Wednesday, November 11, 2009

Milonga Jungle Creatures Part Two: Those who DO dance

In part one, I mentioned the Milonga Jungle Creatures that I avoid (Black Widow, Kitty-on-a-Leash, Gretel Grudge, etc.). Now here are some other creatures, whom I have catalogued while on one of my Milonga Jungle excursions.

The Enigma Creatures: Some women do not dance as much as they like. Alicia my friend and first tango coach does not dance as much as she likes because she can dance every dance and all night. She was born in stilettos. Luckily it was a head-first birth. In part, I am writing this for her. Having the ability to learn from the creatures who dance is important. I think I know about these dancing creatures better than many women because they capture me! So far they let me go after 3 or 4 songs. However, I hope that ladies leave some more ideas in a comment.

Ladies, learn from these creatures:

Miss Aisle B. Dancing: Some women stand in the aisle as men are coming off the floor, with that “dance with me” look in their eyes. That works for them. This is sales, a numbers game. Rejection cannot ruin you in the sales game.

The Romance Novelist: The woman with the aura about her just sitting there may be writing a hot romance novel in her head. She has that look of I-just-love-being-here all over her face. Why is she blushing and fanning herself?

Amy Magnetist: She has some sort of power over men. Did she read this in a book, or is she the Black Widow in disguise? Anyway, get a book on animal magnetism.

Helga Hypnotist: She learned long ago how to hypnotize the best dancers at the refreshment table, and dance all night!

Gretta Moovit-Baybee: She moves to the music while sitting or standing. I dance with this tanguera most when I am an out-of-town dancer. She is almost always fun to dance with, and often a great dancer.

Permit Patty: Before a milonga she asks for me for a “permit to ask for a dance” or I more often give her the permit. Either works. Permit Patty comes all dressed up to the milonga after a class and I don’t even recognizer her until she is asking me. I am so relieved that she found me because I would not have even seen her. It is an honor to be asked by Permit Patty.

Fanessa Vullafun:  Having fun is 100% for her.  Fun is what Fanessa is all about.  She goes to classes to add to her "F2" (fun-factor) not snob factor, and she is my best partner, the one I'll most likely ask to dance a milonga.  We'll most likely dance more than one tanda.

Nancy Knotty: They say that the nice guy comes in last. Maybe the nice girl comes in last too. What is the opposite of nice? According to Santa, the opposite of “nice” is “naughty.” Try that ladies. (Now I am guessing.)

Cammy the Chameleon: All the above all in one woman and maybe even the option below.

LAST and least:

Femme Fatale: Handsome men get dances. Beautiful woman get dances. Beauty fades but the Milonga goes on. Give up the Femme Fatale myth as a part of your human development.

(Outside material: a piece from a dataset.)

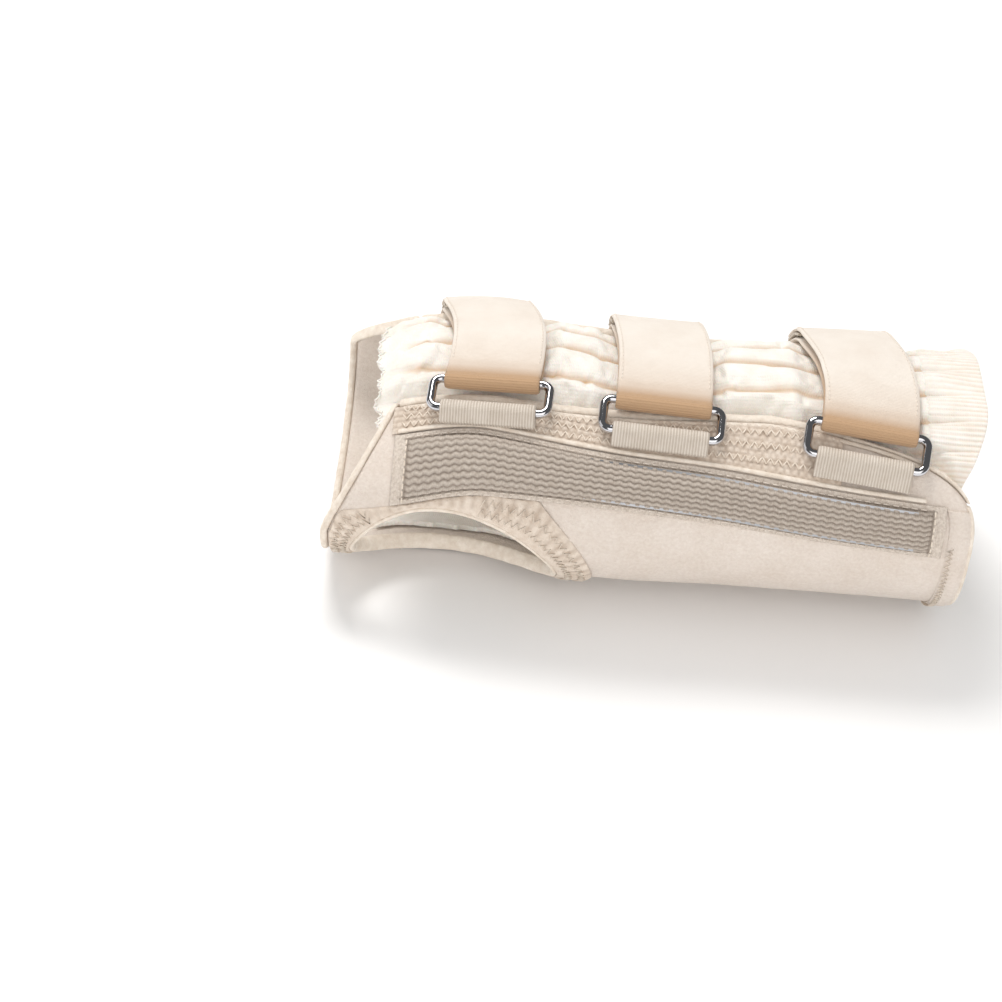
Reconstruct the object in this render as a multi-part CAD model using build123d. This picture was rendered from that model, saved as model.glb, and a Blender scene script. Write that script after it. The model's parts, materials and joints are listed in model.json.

So what if the good looking lady is getting a lot of dances.  Don't forget the other creatures who may be dancing more than you.  Femme Fatale is not stealing all your dances!  Negative self-talk is.  This in cognitive therapy is called “the negative filter”  Let me suggest something that is a typical female negative filter about men, and this negative filter will ruin dancing for you: Believing that men are SO much different than women. (Research is showing this NOT to be true in spite of pop psychology – Venus/Mars stuff.) Men AND women chase after the packaging. A very handsome man from Dallas comes down and dances like a bumper car clown, and you stand in line to dance with him. (So I don't want to hear about "men are so shallow...bla, bla, bla.")

Femme Fatale be damned.  Get over it and start dancing anyway.  Metamorphose into one of the many dancing Milonga Jungle Creatures if the Femme Fatale persona never possesses you or before she leaves you at some point.

If you have read this blog, you have one Permit Patty life-long memembership with me.

4 comments:

Mari said...

When I grow up can be a cross between Gretta Moovit-Baybee and The Romance Novelist? Or maybe I should just try for the chameleon, my attention span being what it is. ;)

Mari said...

lol, okay, I changed my mind. I want to be Fanessa :) I can't help liking The Romance Novelist, though - I bet she's a librarian by day.

Dieudonne said...

Mark,

I thought I was bad in stating my opinions in a matter of fact way, but you do a bloody good job.

Tango Therapist said...

Dieudonne: I am not sure if this is good or bad, but knowing you -- it's good. My intent is to help ladies dance more and be happy with themselves. Being frank was in this case the best method, don't you think?